In the years after the takeover, RusInvest changed its name to RI-Invest and reported revenues of 260.5 billion rubles in 2023, although the company was subject to a lawsuit filed by Transneft for 584 million rubles. In September 2024, RI-Invest completed the purchase of the remaining assets of the Antipinsky refinery from the previous owners during a bankruptcy auction. Despite being placed into bankruptcy almost four years earlier in December 2019, the former owners are still subject to bankruptcy proceedings and owe 18 billion rubles to the Federal Taxation Service. Although the value of the assets at the auction was reported as 3.25 billion rubles, the final price paid by RI-Invest was 292.26 million rubles and included three oil production licenses in Orenburg Oblast, various production facilities, buildings, equipment and office furniture. During the gasoline shortages that affected Russia in 2025, most of the refined products that were produced at the Antipinsky refinery were shipped to and sold at the refineries in Khabarovsk, Komsomolsk-on-Amur, Angarsk, Kemerovo and Surgut.

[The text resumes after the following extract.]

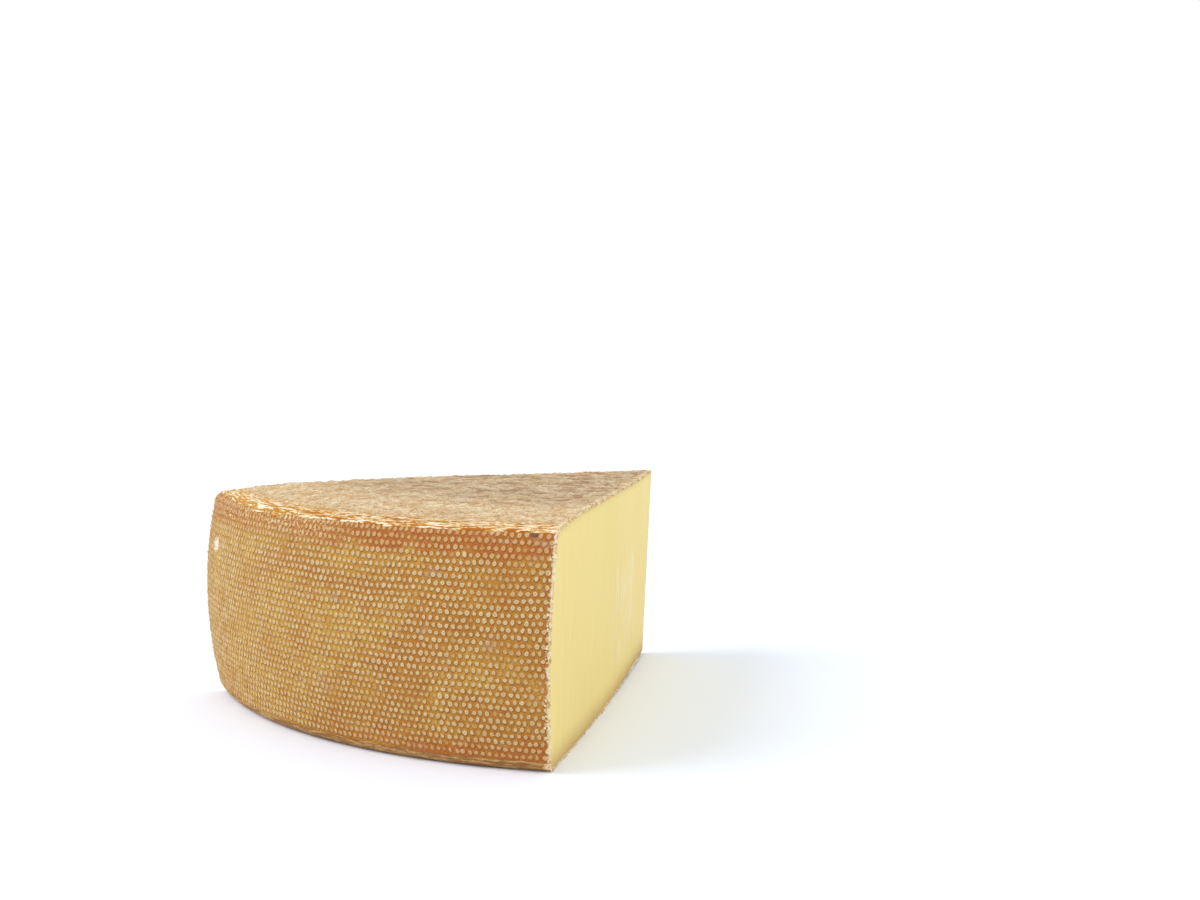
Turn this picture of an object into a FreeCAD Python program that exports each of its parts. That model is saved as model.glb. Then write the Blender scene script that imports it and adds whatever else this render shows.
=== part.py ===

During the fourth year of the Russo-Ukrainian war, Ukrainian forces began to attack refineries as part of a increasing number of attacks on Russian oil and gas infrastructure and petroleum transportation. In June 2026 it was hit from 2,000km by Ukrainian drone strikes. In late July 2026, the Tyumen Oil Refinery was hit once again by Ukrainian drones, sent 2,000 kilometres flying over Russian territory by the Special Operations Forces, aided by the underground resistance movement Chernaya Iskra ("Black Spark"). Although the facility was equipped with anti-drone netting, video footage has confirmed at least two drones getting through and resulting in fires and thick columns of black smoke rising above the refinery.